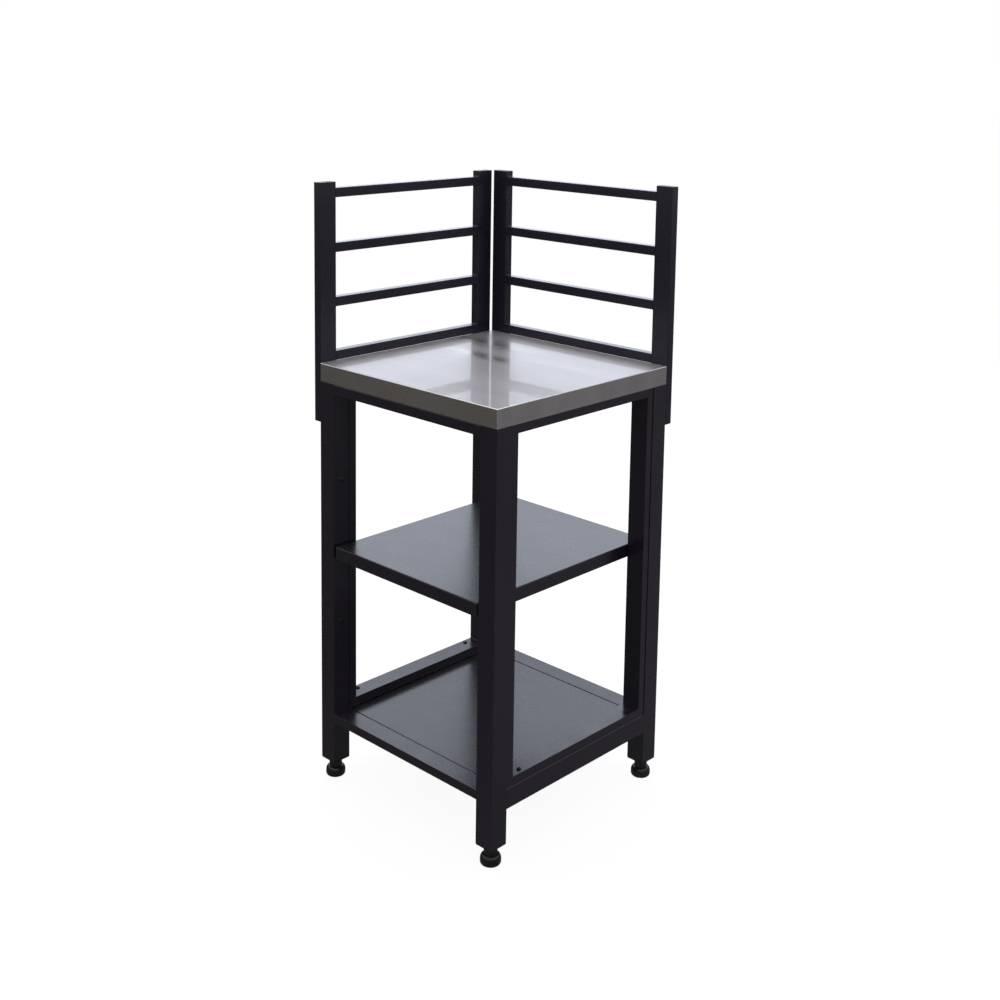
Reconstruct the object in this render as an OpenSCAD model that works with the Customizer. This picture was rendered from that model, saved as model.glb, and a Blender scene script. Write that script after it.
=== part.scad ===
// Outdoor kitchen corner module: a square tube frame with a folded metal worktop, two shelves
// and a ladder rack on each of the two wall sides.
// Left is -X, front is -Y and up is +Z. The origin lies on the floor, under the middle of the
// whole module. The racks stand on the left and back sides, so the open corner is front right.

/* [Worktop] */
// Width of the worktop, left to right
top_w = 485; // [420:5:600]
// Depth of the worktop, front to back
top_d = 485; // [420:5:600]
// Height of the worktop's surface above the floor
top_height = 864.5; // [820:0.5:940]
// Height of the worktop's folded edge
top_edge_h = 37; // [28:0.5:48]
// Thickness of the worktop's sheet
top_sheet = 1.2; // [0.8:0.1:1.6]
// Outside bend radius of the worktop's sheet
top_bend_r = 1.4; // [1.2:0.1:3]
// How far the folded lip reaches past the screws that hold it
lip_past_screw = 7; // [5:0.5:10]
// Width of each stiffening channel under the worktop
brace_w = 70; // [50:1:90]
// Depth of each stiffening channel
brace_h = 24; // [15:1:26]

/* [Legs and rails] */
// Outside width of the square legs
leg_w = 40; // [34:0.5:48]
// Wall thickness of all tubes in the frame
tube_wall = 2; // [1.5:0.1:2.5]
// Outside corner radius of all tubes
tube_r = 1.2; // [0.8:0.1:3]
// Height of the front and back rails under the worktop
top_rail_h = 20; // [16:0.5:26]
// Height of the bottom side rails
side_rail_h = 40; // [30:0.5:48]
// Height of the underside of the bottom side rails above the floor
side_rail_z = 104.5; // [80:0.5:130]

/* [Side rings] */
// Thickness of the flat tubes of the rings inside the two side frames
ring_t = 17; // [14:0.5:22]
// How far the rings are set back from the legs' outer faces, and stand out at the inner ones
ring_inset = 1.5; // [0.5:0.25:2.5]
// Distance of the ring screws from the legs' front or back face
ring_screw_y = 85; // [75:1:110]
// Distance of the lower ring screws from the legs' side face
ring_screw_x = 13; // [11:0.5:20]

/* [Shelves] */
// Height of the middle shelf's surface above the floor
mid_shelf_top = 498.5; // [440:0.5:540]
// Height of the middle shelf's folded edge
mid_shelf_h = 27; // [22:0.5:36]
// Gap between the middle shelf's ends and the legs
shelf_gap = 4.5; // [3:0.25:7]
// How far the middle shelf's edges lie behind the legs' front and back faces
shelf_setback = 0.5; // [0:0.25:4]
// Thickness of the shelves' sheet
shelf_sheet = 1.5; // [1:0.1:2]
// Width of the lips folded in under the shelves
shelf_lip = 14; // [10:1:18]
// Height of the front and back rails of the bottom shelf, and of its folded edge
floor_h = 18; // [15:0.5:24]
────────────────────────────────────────
#### Task description:
Return every line above in which the string "with" occurs.

#### Result:
Reconstruct the object in this render as an OpenSCAD model that works with the Customizer. This picture was rendered from that model, saved as model.glb, and a Blender scene script. Write that script after it.
// Outdoor kitchen corner module: a square tube frame with a folded metal worktop, two shelves